For Principals and Head Contractors, reverse factoring remains a potentially attractive option to offer suppliers when contrasted with the delayed payment provisions which they can offer in jurisdictions other than NSW, Queensland, Western Australia and the Northern Territory or to offer payment durations shorter than those mandated by SOP and QBCC legislation.
For subcontractors and suppliers, SOP legislation in some jurisdictions allows suspension of work or the supply of goods if invoices are not paid within time. In NSW and Queensland, failure to pay the subcontractor/supplier within that period entitles the subcontractor/supplier to suspend work or the supply of goods in accordance with the relevant SOP legislation 2 and to claim interest on the unpaid amount. 3 In Western Australia and the Northern Territory this suspension option is not available, as subcontractors/suppliers will only be entitled to suspend works or supply if the Principal fails to pay in accordance with the determination made by an adjudicator.

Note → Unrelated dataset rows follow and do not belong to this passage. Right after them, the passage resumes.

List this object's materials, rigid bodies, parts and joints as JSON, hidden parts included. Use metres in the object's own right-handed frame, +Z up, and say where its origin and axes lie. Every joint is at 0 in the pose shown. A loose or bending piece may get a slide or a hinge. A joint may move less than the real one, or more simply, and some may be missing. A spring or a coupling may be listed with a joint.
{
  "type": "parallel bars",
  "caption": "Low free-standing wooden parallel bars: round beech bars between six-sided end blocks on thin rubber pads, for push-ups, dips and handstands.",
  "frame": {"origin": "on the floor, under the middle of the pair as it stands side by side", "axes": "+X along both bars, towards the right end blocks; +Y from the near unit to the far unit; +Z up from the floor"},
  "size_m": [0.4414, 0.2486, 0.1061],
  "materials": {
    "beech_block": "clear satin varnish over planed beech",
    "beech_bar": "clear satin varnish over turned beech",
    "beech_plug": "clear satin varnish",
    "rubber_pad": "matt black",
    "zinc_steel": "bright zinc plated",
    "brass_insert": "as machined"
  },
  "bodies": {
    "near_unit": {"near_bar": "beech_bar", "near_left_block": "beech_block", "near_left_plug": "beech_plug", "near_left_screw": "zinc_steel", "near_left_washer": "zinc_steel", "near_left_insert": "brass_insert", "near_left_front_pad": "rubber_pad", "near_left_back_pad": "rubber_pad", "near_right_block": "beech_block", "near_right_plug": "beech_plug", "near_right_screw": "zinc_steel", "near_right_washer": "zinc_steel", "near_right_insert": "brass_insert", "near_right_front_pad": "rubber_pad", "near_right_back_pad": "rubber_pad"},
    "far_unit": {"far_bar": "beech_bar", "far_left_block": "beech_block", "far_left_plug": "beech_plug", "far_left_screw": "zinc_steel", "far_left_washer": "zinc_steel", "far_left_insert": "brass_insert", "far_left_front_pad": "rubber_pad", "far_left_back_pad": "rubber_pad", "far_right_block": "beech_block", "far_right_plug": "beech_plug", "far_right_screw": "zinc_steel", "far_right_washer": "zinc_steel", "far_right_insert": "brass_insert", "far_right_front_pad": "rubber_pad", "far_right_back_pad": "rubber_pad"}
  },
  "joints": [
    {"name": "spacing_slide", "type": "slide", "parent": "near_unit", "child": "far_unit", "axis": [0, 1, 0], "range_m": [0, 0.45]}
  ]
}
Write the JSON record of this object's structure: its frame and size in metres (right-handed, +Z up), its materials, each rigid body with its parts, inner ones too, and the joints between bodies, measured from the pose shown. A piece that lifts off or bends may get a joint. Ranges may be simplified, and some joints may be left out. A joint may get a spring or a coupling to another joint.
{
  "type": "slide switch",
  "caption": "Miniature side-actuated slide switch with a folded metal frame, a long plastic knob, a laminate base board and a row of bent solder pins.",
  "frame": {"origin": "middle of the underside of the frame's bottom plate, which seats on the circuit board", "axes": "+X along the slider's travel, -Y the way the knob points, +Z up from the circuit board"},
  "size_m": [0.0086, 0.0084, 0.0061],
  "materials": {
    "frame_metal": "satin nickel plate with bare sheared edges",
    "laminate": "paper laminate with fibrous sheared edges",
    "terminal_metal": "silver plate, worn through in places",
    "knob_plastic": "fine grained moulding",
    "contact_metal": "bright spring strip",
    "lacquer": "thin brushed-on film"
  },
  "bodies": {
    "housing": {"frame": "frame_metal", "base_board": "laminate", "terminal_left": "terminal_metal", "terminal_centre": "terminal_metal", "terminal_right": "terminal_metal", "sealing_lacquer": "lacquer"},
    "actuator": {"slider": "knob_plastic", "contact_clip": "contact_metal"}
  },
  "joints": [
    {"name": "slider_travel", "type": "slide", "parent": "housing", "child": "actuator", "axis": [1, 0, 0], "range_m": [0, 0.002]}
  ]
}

Companies involved in construction projects should weigh the perceived benefits of adoption of reverse factoring practices carefully, including consideration of the impact of existing statutory rights which mandate prompt payment. Especially in NSW, Queensland, Western Australia and the Northern Territory, Principals/Head Contractors do not have the option of delaying payment by up to 90 days notwithstanding the terms of the subcontract or supply agreement. Companies should therefore be aware of the mandatory payment periods enshrined in legislation and should also be prepared for the growing scrutiny in relation to use of reverse factoring.